Many of the executives who helped Sir Terry build his legacy soon became frustrated with Mr Clarke and left. Earlier this year it became apparent that Mr Clarke was not up to the job.

He had no reply to the rise and rise of discounters Aldi and Lidl, spent billions refreshing stores that continued to shed customers and launched a price war that failed to grab shoppers’ attentions.

Shares plummeted 40 per cent in the past 12 months – wiping £6bn from the company’s value – and a profit warning in July sounded his death knell.

Investors would have hoped Mr Clarke’s departure would be the end of the problems. Little did they know less than three months later a further two profit warnings would be issued and the next set of results pushed back by three weeks – something generally unheard of in the FTSE 100.

There is no suggestion that Mr Clarke played any part in yesterday’s profit warning but clearly he has questions to answer about what he knew and how he let standards slip under his watch.

Ruling with an iron fist, some have suggested he put fear into colleagues to produce results, which could have contributed to some of the behaviour exposed yesterday.

With executives keen to wash their hands of Mr Clarke, while trying to impress new boy Dave Lewis, it is no surprise a whistleblower came forward quite so readily.

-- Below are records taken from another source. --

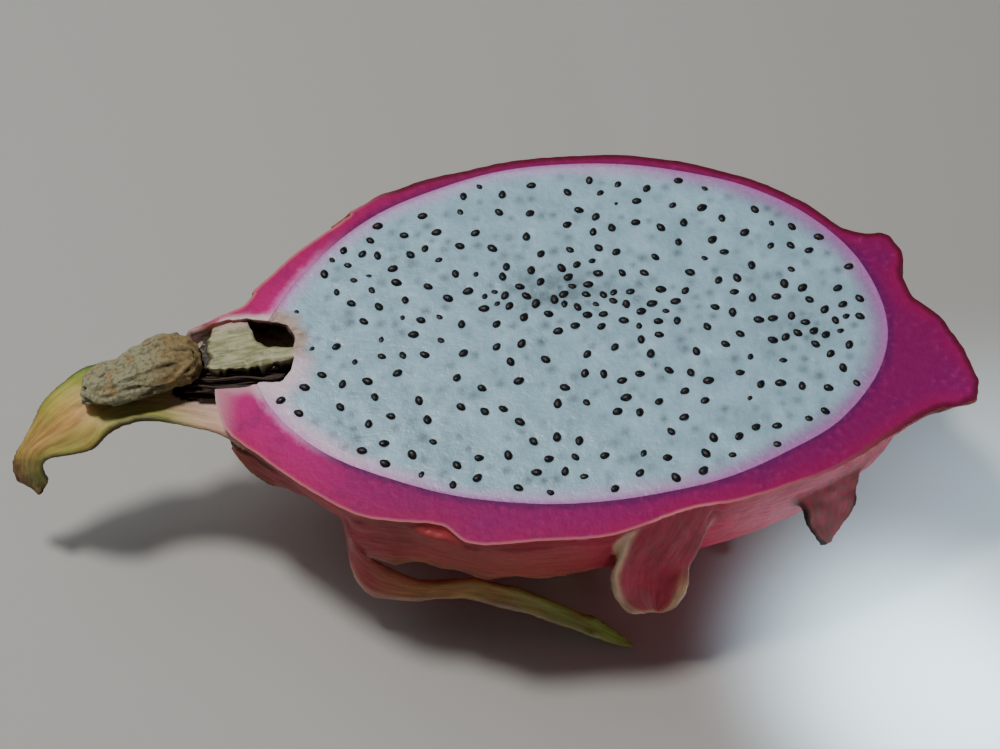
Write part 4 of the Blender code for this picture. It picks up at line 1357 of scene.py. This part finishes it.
class FRUIT_OT_seeds(Operator):
    """Add the seeds on the cut face"""

    bl_idname = "mesh.dragon_fruit_seeds"
    bl_label = "Seeds"

    def execute(self, context):
        settings = context.scene.dragon_fruit_pulp
        deselect()
        bpy.ops.mesh.primitive_uv_sphere_add(segments=8, ring_count=6, radius=1, rotation=(0, math.pi / 2, 0))
        seed = bpy.context.object
        bpy.ops.object.transform_apply(location=False, rotation=True, scale=False)
        bpy.ops.object.mode_set(mode="EDIT")
        bpy.ops.mesh.select_all(action="DESELECT")
        work = bmesh.from_edit_mesh(seed.data)
        for v in work.verts:
            v.select_set(v.co.x > 0.4)
        bmesh.update_edit_mesh(seed.data)
        bpy.ops.transform.resize(value=(1.0, 0.9, 0.92))
        bpy.ops.mesh.select_all(action="SELECT")
        bpy.ops.transform.resize(
            value=(settings.seed_length / MM / 2, settings.seed_width / MM / 2, 0.5)
        )
        object_mode()
        draw = random.Random(SEED_DRAW)
        copies = []
        for number, (x, y, turn) in enumerate(seed_places()):
            standing = number < SEEDS_STANDING_OUT
            size = draw.uniform(0.88, 1.04) if standing else draw.uniform(0.75, 0.98)
            level = -0.08 if standing else draw.uniform(-0.42, -0.2)
            if draw.random() < 0.5:
                turn += math.pi
            tilt = Matrix.Rotation(draw.uniform(-0.25, 0.25), 4, "Y") @ Matrix.Rotation(draw.uniform(-0.3, 0.3), 4, "X")
            copy = seed.copy()
            copy.data = seed.data.copy()
            bpy.context.collection.objects.link(copy)
            copy.data.transform(
                Matrix.Translation((x, y, level)) @ Matrix.Rotation(turn, 4, "Z") @ tilt @ Matrix.Scale(size, 4)
            )
            copies.append(copy)
        remove(seed)
        seeds = join(copies, "seeds")
        seeds.data.materials.append(seed_material(settings))
        bpy.ops.object.shade_smooth()
        place_piece(seeds, "pulp", "pulp")
        return {"FINISHED"}


def add_tube(name, along, around):
    """A closed tube of unit length and radius along X, as a rolled grid."""
    deselect()
    bpy.ops.mesh.primitive_cylinder_add(vertices=around, radius=1, depth=1, end_fill_type="TRIFAN", rotation=(0, math.pi / 2, 0))
    bpy.ops.object.transform_apply(location=False, rotation=True, scale=False)
    piece = bpy.context.object
    piece.name = name
    edit_all()
    bpy.ops.mesh.select_all(action="DESELECT")
    work = bmesh.from_edit_mesh(piece.data)
    for edge in work.edges:
        edge.select_set(abs(edge.verts[0].co.x - edge.verts[1].co.x) > 0.9)
    chosen = [edge for edge in work.edges if edge.select]
    bmesh.ops.subdivide_edges(work, edges=chosen, cuts=along - 1, use_grid_fill=True)
    bmesh.update_edit_mesh(piece.data)
    object_mode()
    return piece


def flower_frame(t):
    """Centre, sideways direction, half width and half height of the flower at t from its root."""
    rows = [[*centre, half_width, half_height] for centre, half_width, half_height in FLOWER]
    x, y, z, half_width, half_height = spline(rows, t)
    ahead, behind = spline(rows, min(t + 0.01, 1)), spline(rows, max(t - 0.01, 0))
    forward = Vector((ahead[0] - behind[0], ahead[1] - behind[1], 0)).normalized()
    return Vector((x, y, z)), Vector((-forward.y, forward.x, 0)), half_width, half_height


class FRUIT_OT_flower(Operator):
    """Add the withered flower that lies on the long scale"""

    bl_idname = "mesh.dragon_fruit_flower"
    bl_label = "Withered flower"

    def execute(self, context):
        settings = context.scene.dragon_fruit_flower
        tube = add_tube("withered_petals", 90, 72)
        start = 0.385
        for v in tube.data.vertices:
            t = start + (v.co.x + 0.5) * (1 - start)
            turn = math.atan2(v.co.z, v.co.y)
            size = math.hypot(v.co.y, v.co.z)
            centre, side, half_width, half_height = flower_frame(t)
            twist = turn + 1.5 * t
            spot = Vector((t * 7, math.cos(twist) * 2.0, math.sin(twist) * 2.0))
            fold = 1.06 - abs(noise.noise(spot)) * 0.5 - abs(noise.noise(spot * 2.3)) * 0.2
            fold += 0.04 * math.sin(7 * twist)
            ends = smooth_step(start - 0.02, start + 0.05, t) * 0.3 + 0.7
            reach = size * fold * ends
            v.co = centre + side * math.cos(turn) * half_width * reach
            v.co.z += math.sin(turn) * half_height * reach
        pieces = [tube]
        draw = random.Random(3)
        for number in range(11):
            pieces.append(self.add_petal(number, draw))
        flower = join(pieces, "withered_petals")
        apply_modifier(flower, "REMESH", mode="VOXEL", voxel_size=settings.fineness / MM)
        apply_modifier(flower, "SMOOTH", factor=0.5, iterations=2)
        for v, normal in zip(flower.data.vertices, [v.normal.copy() for v in flower.data.vertices]):
            long_way, cross_way = 0.96 * v.co.x + 0.29 * v.co.y, 0.96 * v.co.y - 0.29 * v.co.x
            wrinkle = Vector((long_way * 0.24, cross_way * 1.1, v.co.z * 1.1))
            v.co += normal * (0.36 * noise.noise(wrinkle) + 0.07 * noise.noise(wrinkle * 2.6))
        self.mark_creases(flower)
        flower.data.materials.clear()
        flower.data.materials.append(flower_material(settings))
        pick(flower)
        bpy.ops.object.shade_smooth()
        place_piece(flower, "withered_flower", "withered_flower")
        return {"FINISHED"}

    def add_petal(self, number, draw):
        """A dried petal, as a creased strip that lies along the flower."""
        deselect()
        bpy.ops.mesh.primitive_grid_add(x_subdivisions=60, y_subdivisions=14, size=2)
        petal = bpy.context.object
        first = draw.uniform(0.42, 0.6)
        last = min(first + draw.uniform(0.28, 0.45), 0.99)
        around = math.radians(5 + 170 * number / 10 + draw.uniform(-12, 12))
        wide = draw.uniform(0.45, 0.8)
        lift = draw.uniform(0.2, 0.9)
        for v in petal.data.vertices:
            s, u = (v.co.x + 1) / 2, v.co.y
            t = first + (last - first) * s
            centre, side, half_width, half_height = flower_frame(t)
            turn = around + u * wide * math.sin(math.pi * (0.12 + 0.8 * s)) + 0.25 * math.sin(s * 5 + number)
            out = 1 + 0.10 * noise.noise(Vector((s * 6, u * 2, number))) + 0.03 * math.cos(u * 9 + s * 4)
            rise = lift * (0.35 + abs(u)) * 0.5
            v.co = centre + side * math.cos(turn) * (half_width * out * 0.93 + rise)
            v.co.z += math.sin(turn) * (half_height * out * 0.93 + rise)
        apply_modifier(petal, "SOLIDIFY", thickness=0.48, offset=0)
        return petal

    def mark_creases(self, flower):
        """How deep each point lies below the smooth form of the flower, used as painted shade in its creases."""
        crease_shade = []
        mesh = flower.data
        smooth = [v.co.copy() for v in mesh.vertices]
        near = [[] for _ in mesh.vertices]
        for edge in mesh.edges:
            a, b = edge.vertices
            near[a].append(b)
            near[b].append(a)
        for _ in range(12):
            smooth = [
                sum((smooth[i] for i in ring), Vector()) / len(ring) if ring else smooth[k]
                for k, ring in enumerate(near)
            ]
        for v, soft in zip(mesh.vertices, smooth):
            crease_shade.append(smooth_step(0.02, 0.22, (soft - v.co).dot(v.normal)))
        set_attribute(flower, "crease_shade", "FLOAT", crease_shade)


class FRUIT_OT_core(Operator):
    """Add the core of the flower, cut flat, that lies in the hollow"""

    bl_idname = "mesh.dragon_fruit_core"
    bl_label = "Core of the flower"

    def execute(self, context):
        settings = context.scene.dragon_fruit_flower
        deselect()
        bpy.ops.mesh.primitive_grid_add(x_subdivisions=110, y_subdivisions=44, size=2)
        core = bpy.context.object
        core.name = "flower_core"
        for v in core.data.vertices:
            t, u = (v.co.x + 1) / 2, v.co.y
            x, near, far = between(CORE_EDGES, t)
            ragged = 0.5 * noise.noise(Vector((t * 14, u * 1.5, 2)))
            x += 0.6 * noise.noise(Vector((u * 3, t, 7))) * (abs(2 * t - 1) ** 4)
            y = near + (far - near) * (u + 1) / 2 + ragged * abs(u) ** 2
            sag = 0.9 * smooth_step(0.55, 1.0, abs(u)) * smooth_step(0.0, 0.12, t)
            fibre = 0.16 * noise.noise(Vector((x * 0.4, y * 2.2, 1))) + 0.1 * noise.noise(Vector((x, y * 5, 4)))
            v.co = Vector((x, y, CORE_LEVEL - sag * 0.6 + fibre))
        apply_modifier(core, "SOLIDIFY", thickness=2.6, offset=-1 if core.data.polygons[0].normal.z > 0 else 1)
        apply_modifier(core, "REMESH", mode="VOXEL", voxel_size=0.22)
        apply_modifier(core, "SMOOTH", factor=0.5, iterations=2)
        # Painted shade: the core's underside and its dipping outer end are marked to be drawn dark.
        under = []
        for v in core.data.vertices:
            outer_end = smooth_step(-68.3, -69.4, v.co.x + 1.2 * noise.noise(v.co * 0.7))
            v.co.z -= 0.9 * outer_end
            under.append(max(smooth_step(CORE_LEVEL - 0.7, CORE_LEVEL - 2.2, v.co.z), outer_end))
        set_attribute(core, "crease_shade", "FLOAT", under)
        joined = [0.8 * smooth_step(1.5, 4.2, v.co.y + noise.noise(v.co * 0.6)) for v in core.data.vertices]
        set_attribute(core, "joined", "FLOAT", joined)
        core.data.materials.append(core_material(settings))
        pick(core)
        bpy.ops.object.shade_smooth_by_angle(angle=math.radians(50))
        place_piece(core, "withered_flower", "withered_flower")
        return {"FINISHED"}


class FRUIT_OT_strands(Operator):
    """Add the dried stamens that lie along the hollow"""

    bl_idname = "mesh.dragon_fruit_strands"
    bl_label = "Dried stamens"

    def execute(self, context):
        settings = context.scene.dragon_fruit_flower
        draw = random.Random(5)
        strands = []
        for number in range(settings.strands):
            strand = add_tube("strand", 14, 6)
            share = number / max(settings.strands - 1, 1)
            low = -2.4 - draw.uniform(0.0, 1.6)
            root = Vector((draw.uniform(-57.0, -55.2), -5.0 - 4.0 * share, low - 0.8))
            tip = Vector((draw.uniform(-73.5, -71.0), -6.2 - 3.4 * share, low + draw.uniform(-0.6, 0.6)))
            bow = Vector((0, draw.uniform(-0.6, 0.6), draw.uniform(-0.9, 0.5)))
            thick = draw.uniform(0.22, 0.42)
            for v in strand.data.vertices:
                s = v.co.x + 0.5
                taper = 1 - 0.35 * s
                centre = root.lerp(tip, s) + bow * math.sin(math.pi * s)
                centre.y += 0.25 * math.sin(s * 9 + number)
                v.co = centre + Vector((0, v.co.y * thick * taper, v.co.z * thick * taper))
            strands.append(strand)
        joined = join(strands, "dried_stamens")
        joined.data.materials.append(strand_material())
        bpy.ops.object.shade_smooth()
        place_piece(joined, "withered_flower", "withered_flower")
        return {"FINISHED"}


def add_light(name, place, target, size, power, colour, kind="AREA"):
    data = bpy.data.lights.new(name, kind)
    if kind == "AREA":
        data.shape = "DISK"
        data.size = size
    else:
        data.shadow_soft_size = size
    data.energy = power
    data.color = colour
    light = bpy.data.objects.new(name, data)
    bpy.context.scene.collection.objects.link(light)
    light.location = place
    light.rotation_euler = (Vector(target) - Vector(place)).to_track_quat("-Z", "Y").to_euler()
    return light


class FRUIT_OT_stage(Operator):
    """Add the floor, the lights and the camera"""

    bl_idname = "mesh.dragon_fruit_stage"
    bl_label = "Stage"

    def execute(self, context):
        settings = context.scene.dragon_fruit_stage
        deselect()
        bpy.ops.mesh.primitive_plane_add(size=4, location=(0, 0, 0))
        floor = bpy.context.object
        floor.name = "floor"
        floor.data.materials.append(floor_material(settings))
        key = Vector((-0.30, 0.13, 1)).normalized()
        add_light("key", MIDDLE + key * 0.8, MIDDLE, 0.12, settings.key, (1.0, 0.97, 0.93))
        add_light("fill", MIDDLE + Vector((-0.55, 0.35, 0.75)), MIDDLE, 0.8, settings.fill, (0.88, 0.95, 1.0))
        cool = Vector((0.5, -0.35, 0.8)).normalized() * 0.85
        for name, place, share, angle in (
            ("side_patch", (0.062, -0.051, -0.043), 2.2, 4.2),
            ("side_glow", (0.092, -0.028, -0.043), 0.6, 7.4),
        ):
            target = MIDDLE + Vector(place)
            side = add_light(name, target + cool, target, 0.012, settings.side * share, (0.62, 0.83, 1.0), "SPOT")
            side.data.spot_size = math.radians(angle)
            side.data.spot_blend = 1.0
        target = MIDDLE + Vector((0.043, -0.031, -0.012))
        low = add_light("low", target + Vector((0.33, -0.82, 0.09)), target, 0.05, settings.low, (0.78, 0.78, 1.0), "SPOT")
        low.data.spot_size = math.radians(5.0)
        low.data.spot_blend = 1.0
        world = bpy.data.worlds.new("soft_room")
        world.use_nodes = True
        background = world.node_tree.nodes["Background"]
        background.inputs["Color"].default_value = (1.0, 0.95, 0.92, 1)
        background.inputs["Strength"].default_value = 0.065
        context.scene.world = world
        data = bpy.data.cameras.new("camera")
        data.lens = 80.6
        data.sensor_width = 36
        data.clip_start = 0.01
        camera = bpy.data.objects.new("camera", data)
        context.scene.collection.objects.link(camera)
        target = MIDDLE + Vector((-16.4, -7.6, 0)) * MM
        camera.location = MIDDLE + Vector((-16.4, -225.5, 335.5)) * MM
        camera.rotation_euler = (target - camera.location).to_track_quat("-Z", "Y").to_euler()
        context.scene.camera = camera
        return {"FINISHED"}


class FRUIT_PT_panel(Panel):
    """Lists what the add-on builds"""

    bl_label = "Half dragon fruit"
    bl_idname = "FRUIT_PT_panel"
    bl_space_type = "VIEW_3D"
    bl_region_type = "UI"
    bl_category = "Fruit"

    def draw(self, context):
        column = self.layout.column()
        for operator in OPERATORS:
            column.operator(operator.bl_idname)


OPERATORS = (
    FRUIT_OT_rind,
    FRUIT_OT_pulp,
    FRUIT_OT_seeds,
    FRUIT_OT_flower,
    FRUIT_OT_core,
    FRUIT_OT_strands,
    FRUIT_OT_stage,
)
CLASSES = (RindSettings, PulpSettings, FlowerSettings, StageSettings, *OPERATORS, FRUIT_PT_panel)


def register():
    for cls in CLASSES:
        bpy.utils.register_class(cls)
    bpy.types.Scene.dragon_fruit_rind = PointerProperty(type=RindSettings)
    bpy.types.Scene.dragon_fruit_pulp = PointerProperty(type=PulpSettings)
    bpy.types.Scene.dragon_fruit_flower = PointerProperty(type=FlowerSettings)
    bpy.types.Scene.dragon_fruit_stage = PointerProperty(type=StageSettings)


def unregister():
    for name in ("rind", "pulp", "flower", "stage"):
        delattr(bpy.types.Scene, "dragon_fruit_" + name)
    for cls in reversed(CLASSES):
        bpy.utils.unregister_class(cls)


def main():
    register()
    bpy.ops.mesh.dragon_fruit_rind()
    bpy.ops.mesh.dragon_fruit_pulp()
    bpy.ops.mesh.dragon_fruit_seeds()
    bpy.ops.mesh.dragon_fruit_flower()
    bpy.ops.mesh.dragon_fruit_core()
    bpy.ops.mesh.dragon_fruit_strands()
    bpy.ops.mesh.dragon_fruit_stage()


if __name__ == "__main__":
    main()
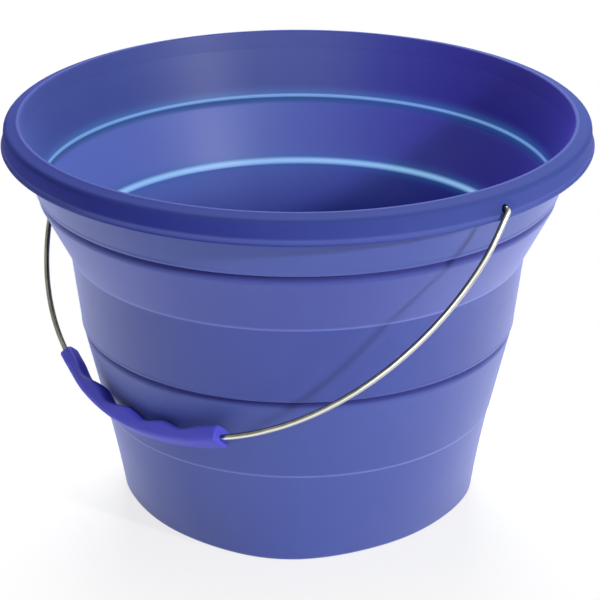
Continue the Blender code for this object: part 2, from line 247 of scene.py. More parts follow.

Bonus clawbacks are being openly discussed and an investigation could uncover even more problems. A similar overstatement by insurers RSA earlier this year led to the Serious Fraud Office getting involved.

His finance director Laurie McIlwee, who did not see eye-to-eye with Mr Clarke, left in April, leaving a question mark over the board’s ability to audit the figures.

And while Mr Clarke has gone, his legacy skulks around the corridors like a bad smell.

He is not the only one facing scrutiny – the chairman’s position is increasingly untenable – but with so many unanswered questions, shareholders must be hoping the former boss’s love of Tesco will help them understand what went so disastrously wrong.